Which lines include the word "parts"? Copy each of them.
##### Records for the task #####
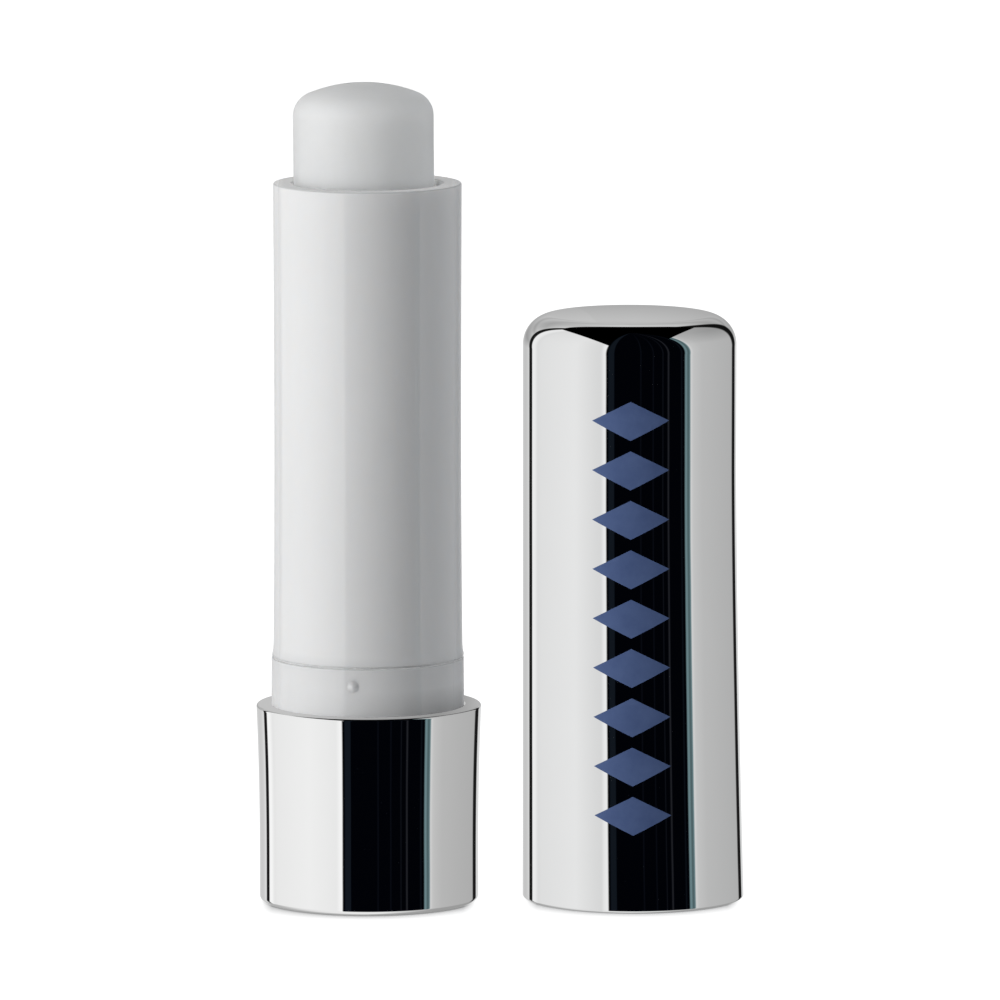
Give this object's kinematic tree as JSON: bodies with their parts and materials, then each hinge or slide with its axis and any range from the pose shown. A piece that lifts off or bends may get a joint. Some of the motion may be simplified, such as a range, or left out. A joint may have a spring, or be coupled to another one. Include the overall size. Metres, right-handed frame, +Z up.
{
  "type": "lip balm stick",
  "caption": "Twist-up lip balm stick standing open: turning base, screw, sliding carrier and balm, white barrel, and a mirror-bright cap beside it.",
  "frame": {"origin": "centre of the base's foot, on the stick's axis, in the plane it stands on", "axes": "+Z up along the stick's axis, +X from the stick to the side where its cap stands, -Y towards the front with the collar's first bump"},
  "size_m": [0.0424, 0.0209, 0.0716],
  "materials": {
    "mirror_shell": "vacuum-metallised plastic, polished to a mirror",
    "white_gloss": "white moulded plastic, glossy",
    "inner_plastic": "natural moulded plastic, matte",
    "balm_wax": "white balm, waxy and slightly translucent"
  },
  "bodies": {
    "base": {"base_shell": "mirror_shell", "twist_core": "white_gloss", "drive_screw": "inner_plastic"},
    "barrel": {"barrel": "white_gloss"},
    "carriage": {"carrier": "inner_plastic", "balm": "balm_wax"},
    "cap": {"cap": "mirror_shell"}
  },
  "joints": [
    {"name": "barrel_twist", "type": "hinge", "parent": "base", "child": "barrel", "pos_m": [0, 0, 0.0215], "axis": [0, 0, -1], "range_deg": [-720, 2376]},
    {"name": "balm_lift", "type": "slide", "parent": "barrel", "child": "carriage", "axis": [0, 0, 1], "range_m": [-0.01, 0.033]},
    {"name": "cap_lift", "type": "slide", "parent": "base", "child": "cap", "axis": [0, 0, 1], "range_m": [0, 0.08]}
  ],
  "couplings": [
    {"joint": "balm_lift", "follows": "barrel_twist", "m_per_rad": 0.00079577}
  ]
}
#####
##### Records for the task #####
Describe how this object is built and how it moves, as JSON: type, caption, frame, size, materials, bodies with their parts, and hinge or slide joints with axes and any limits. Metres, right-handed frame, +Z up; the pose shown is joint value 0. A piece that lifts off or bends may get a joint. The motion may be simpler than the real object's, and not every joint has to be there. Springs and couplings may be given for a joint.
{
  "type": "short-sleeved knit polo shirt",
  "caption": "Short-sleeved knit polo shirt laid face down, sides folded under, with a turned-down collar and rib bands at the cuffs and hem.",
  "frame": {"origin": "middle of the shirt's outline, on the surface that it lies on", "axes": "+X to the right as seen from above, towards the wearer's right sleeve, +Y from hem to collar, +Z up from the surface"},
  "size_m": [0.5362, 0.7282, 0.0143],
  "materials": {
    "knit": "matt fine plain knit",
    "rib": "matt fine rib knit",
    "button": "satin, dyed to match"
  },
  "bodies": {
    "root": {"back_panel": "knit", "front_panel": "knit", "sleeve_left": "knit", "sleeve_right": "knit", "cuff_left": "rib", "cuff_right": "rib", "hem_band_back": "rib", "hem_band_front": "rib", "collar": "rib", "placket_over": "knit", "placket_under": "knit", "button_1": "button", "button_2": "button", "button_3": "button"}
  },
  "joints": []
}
#####
### Response to the exercise
Give this object's kinematic tree as JSON: bodies with their parts and materials, then each hinge or slide with its axis and any range from the pose shown. A piece that lifts off or bends may get a joint. Some of the motion may be simplified, such as a range, or left out. A joint may have a spring, or be coupled to another one. Include the overall size. Metres, right-handed frame, +Z up.
Describe how this object is built and how it moves, as JSON: type, caption, frame, size, materials, bodies with their parts, and hinge or slide joints with axes and any limits. Metres, right-handed frame, +Z up; the pose shown is joint value 0. A piece that lifts off or bends may get a joint. The motion may be simpler than the real object's, and not every joint has to be there. Springs and couplings may be given for a joint.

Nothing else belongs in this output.